At first glance, then, the mirror trap might seem to offer material proof of the existence of a dividing line between self-conscious humanity and the vast unconscious immanence of nature, but on closer inspection the line begins to fracture and blur. Some male grouse, confronted by a mirror image of their bodies, leap to the attack and are trapped. Others, more timid, wary, perceptive, or perhaps even intelligent, keep their distance or flee. Still others proceed unperturbed with their drumming and strutting, for all the world as if a large box with a mirror inside it had not just been placed near the centre of their universe. A small proportion of male grouse seem to never drum at all (Gullion 1981). In one of Gordon Gullion’s early studies with the mirror trap, even the reactions of those who were successfully trapped could only be described as ‘highly variable’ (Gullion 1965: 114). For researchers attentive to the limits of traps and the variability of life, it is clear that no grand generalisations can be made.

If the mirror trap is based on a fundamental misrecognition of the grouse, it is also based on a misrecognition of recognition itself. In the second half of the twentieth century some animal-behaviour scientists began to argue that the ability to recognise oneself in a mirror could serve as an experimental test of self-awareness, even of the existence of a self. That chimpanzees passed this test, it was claimed, provided evidence of ‘self-concept in a subhuman form’; that macaques flunked it provided evidence of a clear line dividing humans and great apes from the rest of the animal world (Gallup 1970: 87). Although this line has since been made more sinuous by the discovery of mirror self-recognition in dolphins (Reiss and Marino 2001) and elephants (Plotnik et al. 2006), it is still used to reinforce the border between humanity and the other animals.

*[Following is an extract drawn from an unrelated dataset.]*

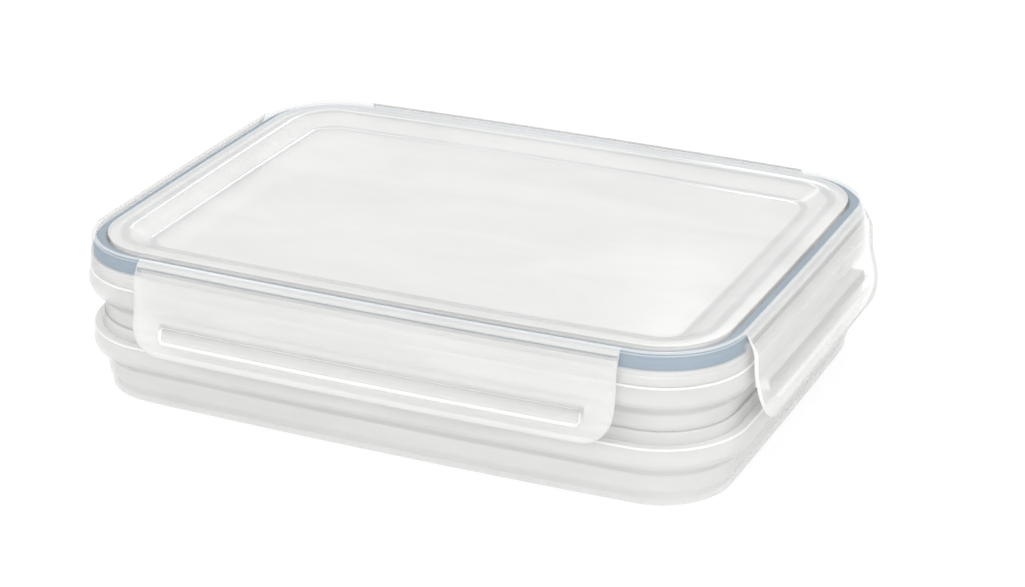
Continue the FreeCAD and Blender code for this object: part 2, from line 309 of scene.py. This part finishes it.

Whatever the validity of such experiments may be, there is nothing simple or self-evident about the idea that one can see oneself in the image reflected in a mirror. The problem is not that the outer surface always belies the more authentic inner depths, but that that inner self is itself fragmented, socially distributed, and non-identical from moment to moment (Lacan 2006). To recognise oneself in a mirror is undoubtedly to prove that one has a concept of self, but it is also to admit that one has been seduced – despite abundant experiential evidence to the contrary – by an illusion of wholeness, autonomy, and self-similarity. It is to be lured by the eye into a trap of one’s own making.

The experimental situations in which mirror self-recognition is tested are just such traps, into which certain animals called scientists invite other animals to fall. Those who do fall are counted as conscious kin. Those who do not are consigned to unconscious animality, to that part of the living world that is, in the words of Georges Bataille, ‘in the world like water in water’ (Bataille 1989: 19; see Tyler 2005). Both grouse and grouse researchers misrecognise themselves, then, if in different ways. Which is the more fundamental error: to mistakenly think one is confronted by another, or to mistakenly think one is confronted by oneself?

Thus, the image of the grouse that is reflected in the mirror trap becomes both partial and multiple, as do the images of all those animals whose vulnerabilities, capabilities, and habits have been exploited by myriad ingeniously designed traps over the millennia. We construct a world of traps that depend on others being unable to recognise themselves just as we do, and then we take their failure to do so as a sign of our superiority and our right, and perhaps even our responsibility, to keep constructing. Our treasure-trove of animal worlds in reverse is revealed to be an embodied collection of misrecognitions – effective, certainly, but hardly the veridical map of otherness it first seemed to be. Certain trappable individuals become objects of knowledge-making, while others live out their lives ‘on the margins of what is knowable to the human’ (Law and Lien 2012: 373). The box is filled with those who fit in it, while the rest remain outside.